In the entries below, find the line containing "translate([shoulder_x, shoulder_z]) circle(shoulder_r);" and the line containing "from mathutils import Matrix, Vector". Copy those two lines and everything between them exactly, and only that.

═════ SUPPLIED DATA ═════

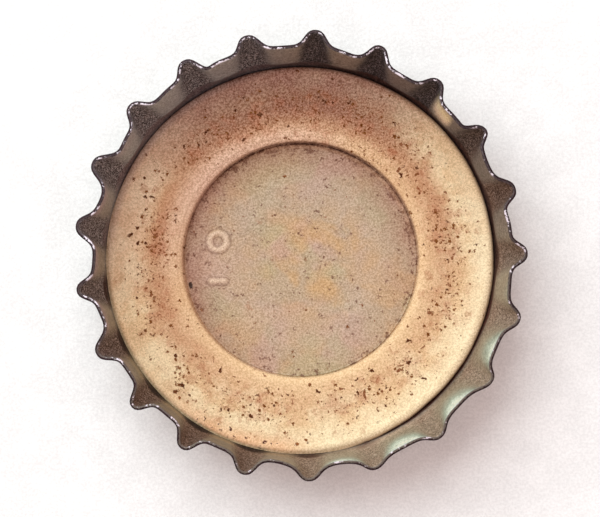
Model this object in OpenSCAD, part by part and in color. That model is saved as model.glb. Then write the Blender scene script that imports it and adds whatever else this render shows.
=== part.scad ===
// Used crown bottle cap, lying open side up on its flat panel.
// Two pieces: the pressed tinplate shell with its fluted skirt, and the plastic
// liner moulded into it. Origin at the middle of the panel's outside face, +Z up
// through the open mouth.

/* [Shell] */
// Height from the panel's outside face to the rim of the flute valleys
crown_h = 6; // [5.6:0.1:7]
// Thickness of the tinplate
sheet_t = 0.24; // [0.2:0.01:0.3]
// Diameter of the flat of the panel, inside the rounded corner
panel_d = 23.8; // [20:0.2:28]
// Inside radius of the corner between panel and skirt
corner_r = 1.75; // [1.4:0.05:2]

/* [Flutes] */
// Number of teeth round the skirt
teeth = 21; // [15:1:24]
// Outward lean of the skirt in the valleys, in degrees
valley_lean = 7; // [6:0.2:12]
// Outward lean of the skirt along the tooth crests, in degrees
crest_lean = 22; // [18:0.2:26]
// Share of the pitch that a tooth takes at half its height, at the rim
crest_share = 0.29; // [0.22:0.01:0.4]
// Steepness of a tooth's flanks at the rim, where 2 is a plain wave
flank_power = 2.8; // [2:0.1:4]

/* [Uneven teeth] */
// How far the teeth drift round the skirt in one wave, in degrees
drift_once = 1.2; // [0:0.1:1.6]
// Direction in which that wave starts, in degrees from +X
drift_once_dir = 15; // [-180:1:180]
// How far the teeth drift in two waves, in degrees
drift_twice = 0.8; // [0:0.1:1.2]
// Direction in which those waves start, in degrees from +X
drift_twice_dir = -59; // [-180:1:180]

/* [Prised side] */
// Direction of the side that the bottle opener lifted, in degrees from +X
prise_dir = -50; // [-180:1:180]
// Extra lean of the valleys there, which flattens the flutes, in degrees
prise_lean = 5.8; // [0:0.2:8]
// How far round the flattened flutes reach to each side, in degrees
prise_reach = 55; // [30:1:90]
// Lean that the whole skirt gains towards that side and loses across it
oval_lean = 1.8; // [0:0.1:3]

/* [Liner] */
// Thickness of the thin web over the middle of the panel
web_t = 0.25; // [0.15:0.05:0.4]
// Diameter of the recess over the web
recess_d = 16.5; // [14:0.1:17]
// Height of the ring's inner bead above the panel
bead_h = 1.15; // [0.9:0.05:1.4]
// Radius of the inner bead's rounded crest
bead_r = 0.42; // [0.3:0.02:0.5]
// Height of the ring's outer shoulder above the panel
shoulder_h = 1.35; // [1.1:0.05:1.6]
// Radius of the shoulder's rounded edge
shoulder_r = 0.3; // [0.2:0.02:0.4]
// Depth of the hollow that the bottle's lip pressed between bead and shoulder
lip_hollow = 0.32; // [0.15:0.01:0.45]
// Gap between the liner's edge and the shell's rounded corner
edge_gap = 0.04; // [0.02:0.01:0.1]

/* [Hidden] */

// Shell
panel_r = panel_d / 2;
pitch = 360 / teeth;
valley_arc = corner_arc(valley_lean);
crest_arc = corner_arc(crest_lean);
valley_rise = crown_h - sheet_t - corner_r * (1 - sin(valley_lean));
// Length of the sheet from the panel's flat to the rim, the same on every meridian
// because the shell is drawn from a round blank
sheet_len = valley_arc + valley_rise / cos(valley_lean);

// Share and steepness of a flute where it starts, at the corner: a plain wave
root_share = 0.5;
root_power = 2;

// Stations of the loft: along the sheet, and round each tooth
corner_rows = 5;
skirt_rows = 5;
tooth_steps = 12;
crest_crowding = 1.3;
nudge = 0.01;

// Liner
floor_z = sheet_t;
recess_r = recess_d / 2;
corner_z = floor_z + corner_r;
bead_z = floor_z + bead_h - bead_r;
bead_x = recess_r + bead_r;
shoulder_z = floor_z + shoulder_h - shoulder_r;
shoulder_x = cavity_r(shoulder_z) - shoulder_r;
// The hollow is one arc from the bead's crest to the shoulder's crest
hollow_span = norm([shoulder_x - bead_x, shoulder_h - bead_h]);
hollow_r = (pow(hollow_span / 2, 2) + pow(lip_hollow, 2)) / (2 * lip_hollow);
hollow_tilt = atan2(shoulder_h - bead_h, shoulder_x - bead_x);
hollow_mid = [(bead_x + shoulder_x) / 2, floor_z + (bead_h + shoulder_h) / 2];
hollow_up = hollow_r - lip_hollow;
// How far the ring's straight sides stay below its two round edges, inside them
tuck = 0.02;

$fn = 96;

// Inside radius of the shell's corner at height z, less the liner's gap
function cavity_r(z) =
    panel_r + sqrt(pow(corner_r - edge_gap, 2) - pow(corner_z - z, 2));

// Length of the sheet in the rounded corner, up to a skirt with this lean
function corner_arc(tip) = corner_r * (90 - tip) * PI / 180;

// Direction in which the evenly spaced meridian at turn deg ends up
function drifted(deg) =
    deg + drift_once * sin(deg - drift_once_dir) + drift_twice * sin(2 * (deg - drift_twice_dir));

// 1 at the middle of the prised side and 0 beyond its reach, with a broad top
function prised(deg) =
    let (off = abs((deg - prise_dir + 540) % 360 - 180))
    off < prise_reach ? 1 - pow(sin(90 * off / prise_reach), 4) : 0;

// 1 on a tooth's crest and 0 in the valleys; the teeth narrow towards the rim, where
// their tips are blunt and their flanks run out into broad valleys
function flute(turn, s) =
    let (
        up = max(s - crest_arc, 0) / (sheet_len - crest_arc),
        share = root_share + (crest_share - root_share) * up,
        power = root_power + (flank_power - root_power) * up,
        crest = pow(abs(cos(180 * turn / pitch)), power),
        valley = pow(abs(sin(180 * turn / pitch)) / tan(90 * share), power)
    )
    crest / (crest + valley);

// Radius and height of the inside, s along the sheet of a skirt with this lean
function meridian(tip, s) =
    let (
        arc = corner_arc(tip),
        bend = min(s, arc) / corner_r * 180 / PI,
        run = max(s - arc, 0)
    )
    [
        panel_r + corner_r * sin(bend) + run * sin(tip),
        corner_z - corner_r * cos(bend) + run * cos(tip)
    ];

// Point on the shell's inside, between the valley's and the crest's meridian
function inside_point(turn, s) =
    let (
        deg = drifted(turn),
        oval = oval_lean * cos(2 * (deg - prise_dir)),
        valley = meridian(valley_lean + oval + prise_lean * prised(deg), s),
        crest = meridian(crest_lean + oval, s),
        rz = valley + (crest - valley) * flute(turn, s)
    )
    [rz.x * cos(deg), rz.x * sin(deg), rz.y];

// Unit normal of the inside, pointing out through the sheet
function outward(turn, s) =
    let (
        round_it = inside_point(turn + nudge, s) - inside_point(turn - nudge, s),
        along_it = inside_point(turn, s + nudge) - inside_point(turn, s - nudge),
        across = cross(round_it, along_it)
    )
    across / norm(across);

function outside_point(turn, s) = inside_point(turn, s) + sheet_t * outward(turn, s);

// Turns of the loft's meridians, crowded towards the crests
function tooth_share(i) =
    let (x = 2 * i / tooth_steps - 1)
    sign(x) * pow(abs(x), crest_crowding) / 2;
turns = [for (k = [0 : teeth - 1], i = [0 : tooth_steps - 1]) pitch * (k + tooth_share(i))];
stations = concat(
    [for (i = [0 : corner_rows]) crest_arc * i / corner_rows],
    [for (i = [1 : skirt_rows]) crest_arc + (sheet_len - crest_arc) * i / skirt_rows]
);

// Two triangles between rows i and j of the loft, at column k of n
function strip(i, j, k, n) =
    let (a = i * n + k, b = i * n + (k + 1) % n, c = j * n + (k + 1) % n, d = j * n + k)
    [[a, b, c], [a, c, d]];

module crown_shell() {
    n = len(turns);
    rows = len(stations);
    inside = [for (s = stations, t = turns) inside_point(t, s)];
    outside = [for (s = stations, t = turns) outside_point(t, s)];
    inside_faces = [for (i = [0 : rows - 2], k = [0 : n - 1]) each strip(i + 1, i, k, n)];
    outside_faces = [for (i = [0 : rows - 2], k = [0 : n - 1]) each strip(rows + i, rows + i + 1, k, n)];
    rim = [for (k = [0 : n - 1]) each strip(2 * rows - 1, rows - 1, k, n)];
    panel = [[for (k = [0 : n - 1]) k], [for (k = [n - 1 : -1 : 0]) rows * n + k]];
    color([0.48, 0.45, 0.37])
        polyhedron(concat(inside, outside), concat(inside_faces, outside_faces, rim, panel));
}

// Half section of the space inside the shell's floor and rounded corner
module cavity_section() {
    translate([0, floor_z]) square([panel_r, corner_r]);
    intersection() {
        translate([panel_r, corner_z]) circle(corner_r - edge_gap);
        translate([panel_r, floor_z]) square([corner_r, corner_r]);
    }
}

// Half section of the thick sealing ring: bead, lip hollow and shoulder
module ring_section() {
    difference() {
        polygon([
            [recess_r, floor_z],
            [shoulder_x + corner_r, floor_z],
            [shoulder_x + corner_r, shoulder_z - tuck],
            [shoulder_x, shoulder_z - tuck],
            [shoulder_x, floor_z + shoulder_h - tuck],
            [bead_x, floor_z + bead_h - tuck],
            [recess_r, bead_z]
        ]);
        translate(hollow_mid + hollow_up * [-sin(hollow_tilt), cos(hollow_tilt)]) circle(hollow_r);
    }
    translate([bead_x, bead_z]) circle(bead_r);
    translate([shoulder_x, shoulder_z]) circle(shoulder_r);
}

module liner() {
    color([0.89, 0.75, 0.55])
        rotate_extrude()
            intersection() {
                cavity_section();
                union() {
                    translate([0, floor_z]) square([recess_r, web_t]);
                    ring_section();
                }
            }
}

crown_shell();
liner();
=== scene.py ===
"""Looks of a used bottle cap: the fluted tinplate shell and the plastic liner moulded
into it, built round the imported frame. The cap's lengths are in millimetres until a mesh
is made, and those of the table, the lights and the camera are in metres."""
import math

import bpy
import numpy as np
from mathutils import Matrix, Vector


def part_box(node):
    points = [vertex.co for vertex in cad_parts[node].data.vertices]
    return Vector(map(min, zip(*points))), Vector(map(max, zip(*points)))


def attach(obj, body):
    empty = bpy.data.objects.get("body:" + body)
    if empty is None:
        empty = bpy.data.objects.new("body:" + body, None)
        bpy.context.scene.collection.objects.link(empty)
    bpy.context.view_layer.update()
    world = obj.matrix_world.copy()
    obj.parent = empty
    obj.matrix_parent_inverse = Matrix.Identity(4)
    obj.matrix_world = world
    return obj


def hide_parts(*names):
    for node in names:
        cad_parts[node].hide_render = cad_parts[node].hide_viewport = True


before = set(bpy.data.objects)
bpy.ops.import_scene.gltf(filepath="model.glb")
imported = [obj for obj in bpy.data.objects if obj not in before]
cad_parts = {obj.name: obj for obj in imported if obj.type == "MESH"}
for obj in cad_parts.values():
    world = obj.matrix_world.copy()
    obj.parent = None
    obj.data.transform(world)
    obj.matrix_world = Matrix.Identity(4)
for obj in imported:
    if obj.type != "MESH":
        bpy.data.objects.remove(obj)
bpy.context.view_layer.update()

MM = 0.001
rng = np.random.default_rng(26)

# ---------------------------------------------------------------- sizes of the cap

liner_low, liner_high = (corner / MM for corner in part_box("liner"))

# Shell
SHEET = liner_low.z
CORNER_R = 1.75
PANEL_R = 11.9
CROWN_H = 6.0
CORNER_Z = SHEET + CORNER_R

# Flutes
TEETH = 21
PITCH = 360 / TEETH
VALLEY_LEAN = 7
CREST_LEAN = 22
ROOT_SHARE = 0.5
ROOT_POWER = 2
CREST_SHARE = 0.29
FLANK_POWER = 2.8
DRIFT_ONCE = 1.2
DRIFT_ONCE_DIR = 15
DRIFT_TWICE = 0.8
DRIFT_TWICE_DIR = -59

# Side that the bottle opener lifted
PRISE_DIR = -50
PRISE_LEAN = 5.8
PRISE_REACH = 55
OVAL_LEAN = 1.8

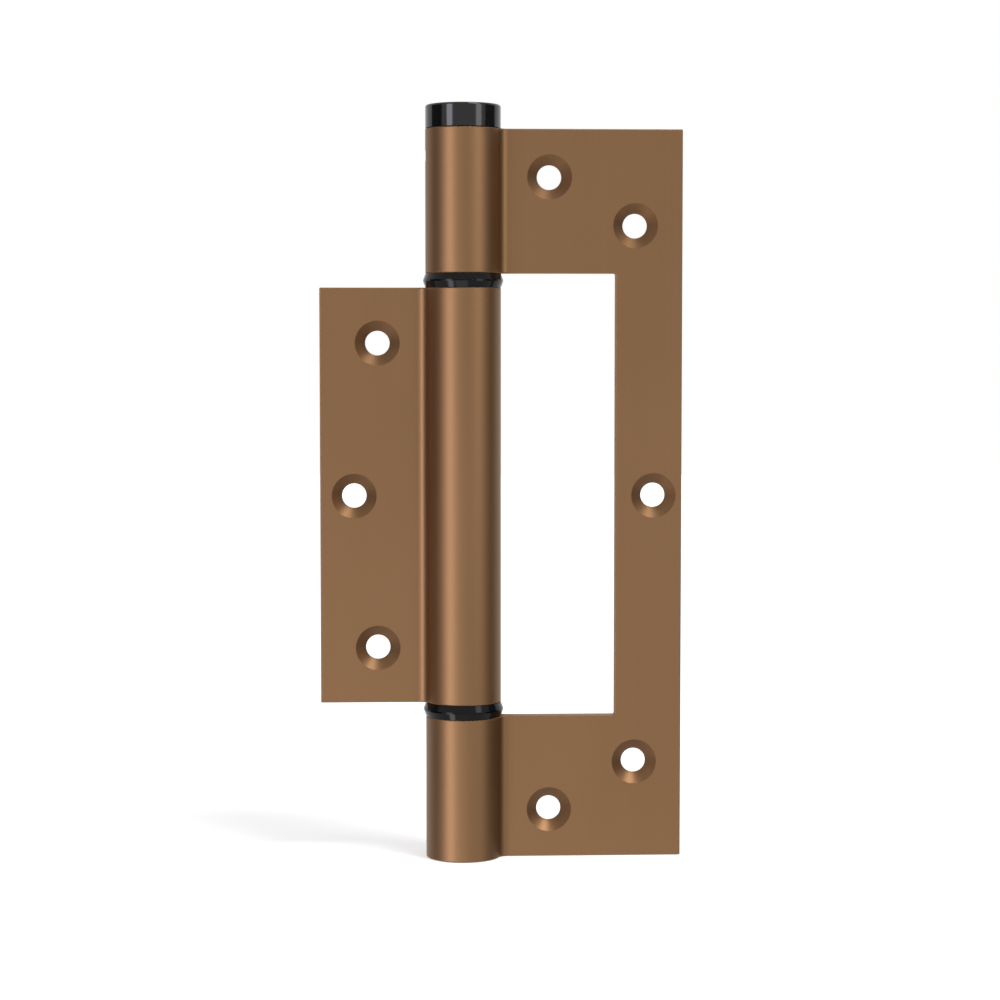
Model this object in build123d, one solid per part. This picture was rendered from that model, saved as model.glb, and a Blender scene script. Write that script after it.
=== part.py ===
from build123d import *
import math
import os

# Single action spring hinge, laid open flat as it is drawn: millimetres, Z up along the
# pivot axis, the frame leaf towards +X, the door leaf towards -X, and the countersunk
# faces towards -Y. The origin is on the pivot axis at the middle of the leaves' height.
# Both leaves are aluminium extrusions. The door leaf nests in the frame leaf's window
# when the hinge shuts, so the two leaves lie in one plane.

# Leaves and knuckles
leaf_length = 155.0  # height of the frame leaf, over both of its knuckles
end_knuckle = 30.4  # length of each knuckle of the frame leaf
knuckle_gap = 3.0  # gap between knuckles, filled by two bush rims
barrel_diameter = 16.0
bore_diameter = 12.0
leaf_thickness = 2.5
door_reach = 30.4  # pivot axis to the door leaf's free edge
nest_gap = 1.9  # door leaf's free edge to the window's edge, when shut
frame_reach = 46.5  # pivot axis to the frame leaf's free edge
root_fillet = 2.3  # extruded fillet where a leaf runs into its barrel
edge_round = 0.25  # broken edges of the leaves
window_corner = 0.4
key_width = 2.4  # keyway that runs along each bore, on the leaf's side
key_depth = 1.0

# Countersunk screw holes
screw_hole = 5.2
countersink = 9.5
countersink_angle = 90.0
frame_near_screw = (18.25, 10.1)  # from the pivot axis, from the leaf's end
frame_far_screw = (10.0, 20.3)  # from the free edge, from the leaf's end
frame_middle_screw = 6.0  # from the free edge
door_near_screw = (18.2, 11.7)  # from the pivot axis, from the leaf's end
door_middle_screw = 7.2  # from the free edge

# Fits, all measured on the radius or on one side
running_fit = 0.05
press_fit = 0.02
key_fit = 0.05
thread_fit = 0.05
face_fit = 0.05  # between faces that turn on or beside each other
free_gap = 0.3  # between parts that must never rub

# Bushes
journal_diameter = 9.8  # neck of either spindle, which the bushes turn on
bush_spigot = 8.0
bush_lead = 0.45  # chamfer that leads a bush into its bore
rim_overhang = 0.5  # how far the ridge of a rim stands out past the barrel
rim_land = 0.15
rim_play = 0.05  # between the two rims that share a gap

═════

§ **FINAL ANSWER**:
    translate([shoulder_x, shoulder_z]) circle(shoulder_r);
}

module liner() {
    color([0.89, 0.75, 0.55])
        rotate_extrude()
            intersection() {
                cavity_section();
                union() {
                    translate([0, floor_z]) square([recess_r, web_t]);
                    ring_section();
                }
            }
}

crown_shell();
liner();
=== scene.py ===
"""Looks of a used bottle cap: the fluted tinplate shell and the plastic liner moulded
into it, built round the imported frame. The cap's lengths are in millimetres until a mesh
is made, and those of the table, the lights and the camera are in metres."""
import math

import bpy
import numpy as np
from mathutils import Matrix, Vector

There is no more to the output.